Federal spending growth helped insulate the Washington area from the worst effects of the recession, Vitner said. Now that the region is about to get slammed, he said, “It’s kind of hard for somebody in South Dakota to get very worried about it.”
President Obama has warned about the potential damage of allowing the cuts to go through. But if they do, much of the nation might not feel the impacts for a while, except in a few select areas, such as military-dependent South Carolina and nuclear-lab hub New Mexico.
In other areas, economists say, it will take a while for the furloughs and job cuts to take effect, though federal unemployment recipients figure to see their checks reduced immediately.
“You’re really going to see most of [the impact] in April and May, because it takes some time to take the gears of the government and throw them in reverse,” said Michael Hanson, senior U.S. economist at Bank of America Merrill Lynch. “It’s certainly not going to be this immediate bang on Friday.”

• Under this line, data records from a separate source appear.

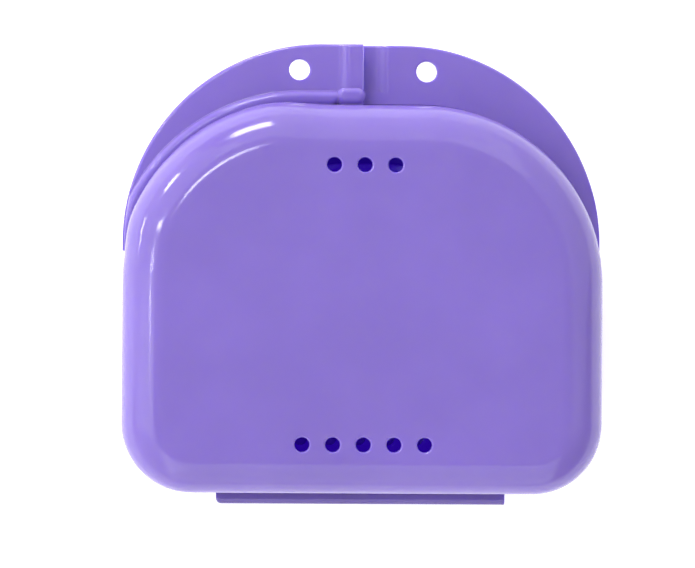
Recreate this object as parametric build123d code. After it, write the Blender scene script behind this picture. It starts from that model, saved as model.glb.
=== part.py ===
from build123d import *
import os

# A mouthguard case with its mouthguard. The case is one polypropylene moulding: two identical
# halves, each a D-shaped pan, joined along the straight side by a living hinge. Turning one half
# half a turn about the Y axis at mid-height gives the other, so each half carries a pull tab and
# an outer lip on one side, and a tongue on the other side that nests in its twin's lip.
# +Z is up, +Y points from the hinge to the pull tabs, and the origin is at the middle of the
# bottom of the bounding box.

# ---- driving dimensions, millimetres ----
case_width = 80.0
pan_length = 65.1
case_height = 26.0
wall = 1.6
shoulder_radius = 30.0
heel_radius = 12.0
floor_edge_radius = 7.0
parting_gap = 0.2

tab_reach = 10.1
tab_corner_radius = 33.2
tab_thickness = 1.6
tab_end_width = 0.45
strip_width = 3.2
strip_offset = 0.9
lanyard_bore = 3.5
lanyard_spread = 21.4
lanyard_inset = 4.35

lip_width = 2.2
lip_roof = 1.2
tongue_height = 2.0
tongue_clearance = 0.3
tongue_start = 43.5

catch_width = 3.2
catch_proud = 0.45
catch_radius = 0.5
catch_offset = 2.1
boss_width = 4.9
boss_depth = 2.7
boss_roof = 1.5
pocket_depth = 0.35

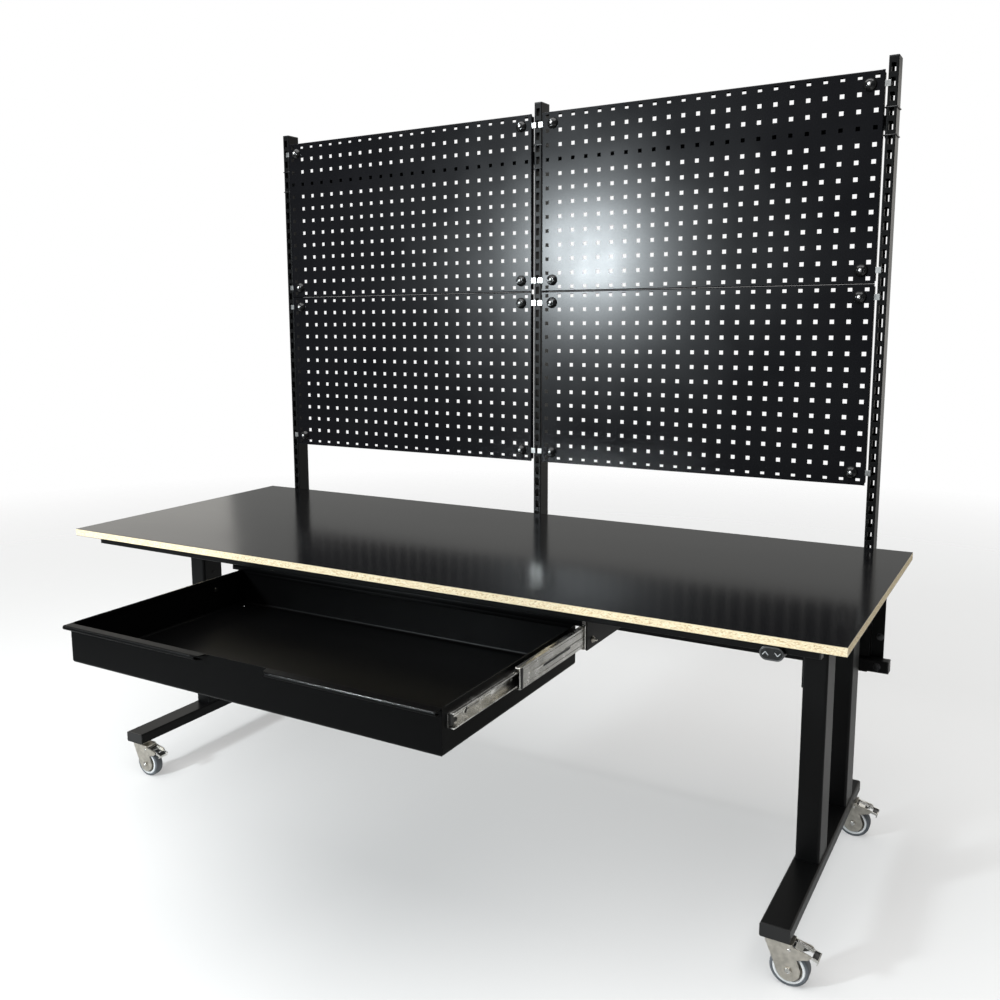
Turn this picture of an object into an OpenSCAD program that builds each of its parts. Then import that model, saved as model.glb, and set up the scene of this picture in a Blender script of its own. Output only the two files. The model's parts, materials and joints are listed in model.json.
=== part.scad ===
// Height-adjustable assembly table with a wide drawer, perforated back panels and locking castors.
// It stands at its lowest height with the drawer pulled fully out.
// The floor is at z = 0, +Y points to the back, and the origin is under the middle of the whole table.

/* [Worktop] */
// Width of the worktop
top_w = 2000; // [1700:10:2400]
// Depth of the worktop
top_d = 800; // [760:5:1000]
// Thickness of the worktop with its laminate
top_t = 18; // [12:1:40]
// Thickness of each laminate sheet
laminate_t = 0.8; // [0.4:0.1:1.5]
// Height of the worktop above the floor at its lowest
top_height = 715; // [700:5:800]

/* [Frame] */
// Height of the frame rails and beams under the worktop
rail_h = 25; // [20:1:40]
// Depth of the front and rear rails
rail_d = 20; // [15:1:40]
// Distance of the rails from the worktop's front and rear edges
rail_inset = 40; // [20:1:80]
// Width of the side beams
beam_w = 50; // [40:1:70]
// Wall of the rails, beams and crossbars
frame_wall = 2; // [1.5:0.1:3]
// Thickness of the plastic end caps
cap_t = 3; // [2:0.5:6]

/* [Legs] */
// Distance between the centres of the two feet
leg_spacing = 1770; // [1600:10:1860]
// Width of a foot tube
foot_w = 58; // [50:1:80]
// Height of a foot tube
foot_h = 28; // [24:1:50]
// Length of a foot with its end caps
foot_l = 720; // [640:5:800]
// Distance of the foot's front end behind the worktop's front edge
foot_setback = 59; // [20:1:90]
// Wall of a foot tube
foot_wall = 2.5; // [2:0.1:4]
// Width of an outer column
col_w = 50; // [46:1:70]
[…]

Where economists see silver linings from the sequester, they’re usually not immediate, either.
Rather, they stem from the hope that the sequester will reduce future budget deficits — and with them the odds of federal borrowing costs increasing several years from now.
“Should the sequestration be reversed or canceled,” Wells Fargo economists John Silva and Michael Brown wrote this week, “the result would support short-run economic growth at the cost of reducing the long-run rate of growth of the U.S. economy.”
In his testimony Tuesday, Bernanke warned that the opposite could be true, that the sequester, by reducing growth, could “lead to less actual deficit reduction in the short run.”